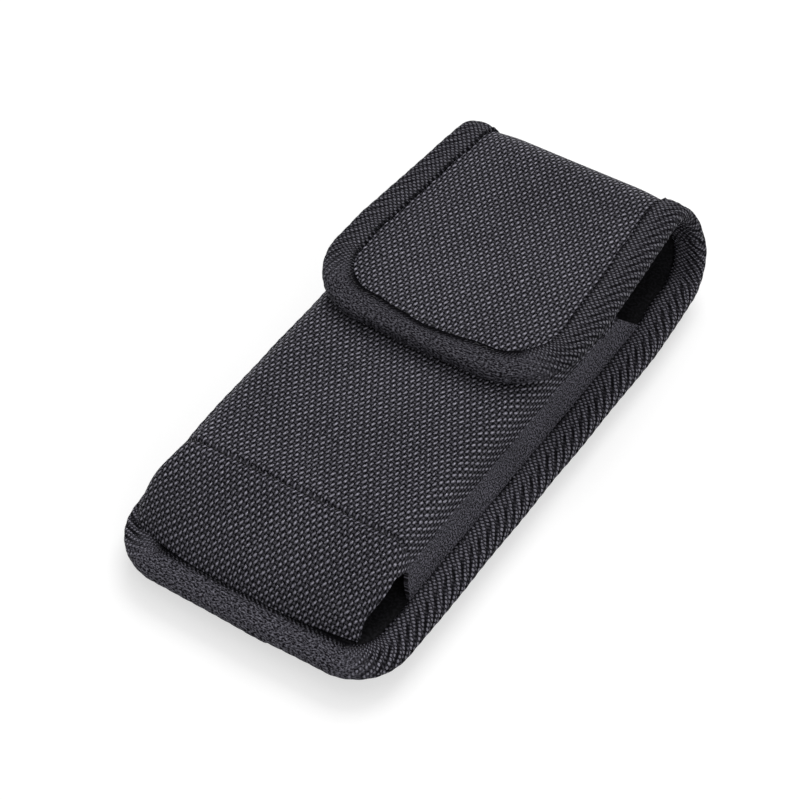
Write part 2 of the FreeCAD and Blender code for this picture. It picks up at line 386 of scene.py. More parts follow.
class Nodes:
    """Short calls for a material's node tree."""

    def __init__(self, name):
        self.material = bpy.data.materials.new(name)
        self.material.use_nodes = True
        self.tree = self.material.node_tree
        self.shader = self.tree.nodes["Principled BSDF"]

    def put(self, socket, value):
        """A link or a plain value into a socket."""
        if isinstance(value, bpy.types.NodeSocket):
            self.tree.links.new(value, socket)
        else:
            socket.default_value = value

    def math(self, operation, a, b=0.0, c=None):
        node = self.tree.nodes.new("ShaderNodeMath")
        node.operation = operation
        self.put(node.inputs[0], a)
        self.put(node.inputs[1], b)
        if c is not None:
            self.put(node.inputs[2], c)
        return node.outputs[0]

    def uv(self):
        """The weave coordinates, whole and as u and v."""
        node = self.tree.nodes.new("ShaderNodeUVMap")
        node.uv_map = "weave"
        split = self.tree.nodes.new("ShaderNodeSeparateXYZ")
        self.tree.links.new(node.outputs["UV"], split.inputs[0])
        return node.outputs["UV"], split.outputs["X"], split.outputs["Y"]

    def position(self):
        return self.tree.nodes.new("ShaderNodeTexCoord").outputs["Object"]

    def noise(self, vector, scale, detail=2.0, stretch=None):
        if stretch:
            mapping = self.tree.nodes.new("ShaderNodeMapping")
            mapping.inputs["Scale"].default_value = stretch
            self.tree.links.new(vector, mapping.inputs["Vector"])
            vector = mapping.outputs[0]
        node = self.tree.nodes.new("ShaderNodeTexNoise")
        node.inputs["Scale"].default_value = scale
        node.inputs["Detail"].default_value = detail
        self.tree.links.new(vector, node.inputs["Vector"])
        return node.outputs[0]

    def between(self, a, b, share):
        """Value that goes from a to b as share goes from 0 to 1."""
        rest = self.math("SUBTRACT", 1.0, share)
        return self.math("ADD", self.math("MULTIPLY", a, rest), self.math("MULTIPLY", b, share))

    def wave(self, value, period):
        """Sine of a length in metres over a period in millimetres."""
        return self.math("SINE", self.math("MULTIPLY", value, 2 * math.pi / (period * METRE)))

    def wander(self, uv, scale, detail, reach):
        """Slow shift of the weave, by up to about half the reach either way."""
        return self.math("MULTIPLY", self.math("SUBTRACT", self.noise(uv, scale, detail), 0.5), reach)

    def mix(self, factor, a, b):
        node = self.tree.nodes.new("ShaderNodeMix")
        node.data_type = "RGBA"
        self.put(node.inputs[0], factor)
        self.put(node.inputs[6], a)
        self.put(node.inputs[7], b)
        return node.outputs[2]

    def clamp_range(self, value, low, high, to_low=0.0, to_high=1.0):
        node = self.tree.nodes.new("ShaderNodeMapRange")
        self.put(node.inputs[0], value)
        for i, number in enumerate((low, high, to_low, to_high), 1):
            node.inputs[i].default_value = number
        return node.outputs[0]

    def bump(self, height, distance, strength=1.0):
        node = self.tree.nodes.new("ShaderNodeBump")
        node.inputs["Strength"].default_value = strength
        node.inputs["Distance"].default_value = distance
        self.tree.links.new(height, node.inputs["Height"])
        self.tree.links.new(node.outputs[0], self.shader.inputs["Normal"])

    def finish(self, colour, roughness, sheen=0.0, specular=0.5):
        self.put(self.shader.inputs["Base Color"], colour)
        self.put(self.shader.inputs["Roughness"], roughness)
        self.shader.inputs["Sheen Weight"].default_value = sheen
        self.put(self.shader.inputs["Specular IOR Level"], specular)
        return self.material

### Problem
Quote exactly the first line of the data and every line after it through the one holding "socket.default_value = value".

### Output
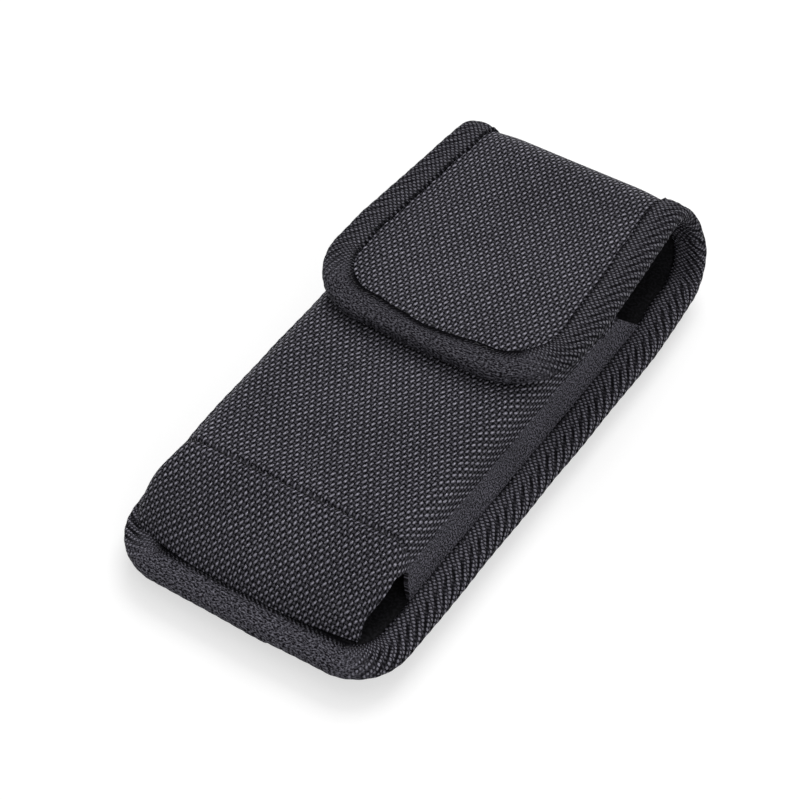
Write part 2 of the FreeCAD and Blender code for this picture. It picks up at line 386 of scene.py. More parts follow.
class Nodes:
    """Short calls for a material's node tree."""

    def __init__(self, name):
        self.material = bpy.data.materials.new(name)
        self.material.use_nodes = True
        self.tree = self.material.node_tree
        self.shader = self.tree.nodes["Principled BSDF"]

    def put(self, socket, value):
        """A link or a plain value into a socket."""
        if isinstance(value, bpy.types.NodeSocket):
            self.tree.links.new(value, socket)
        else:
            socket.default_value = value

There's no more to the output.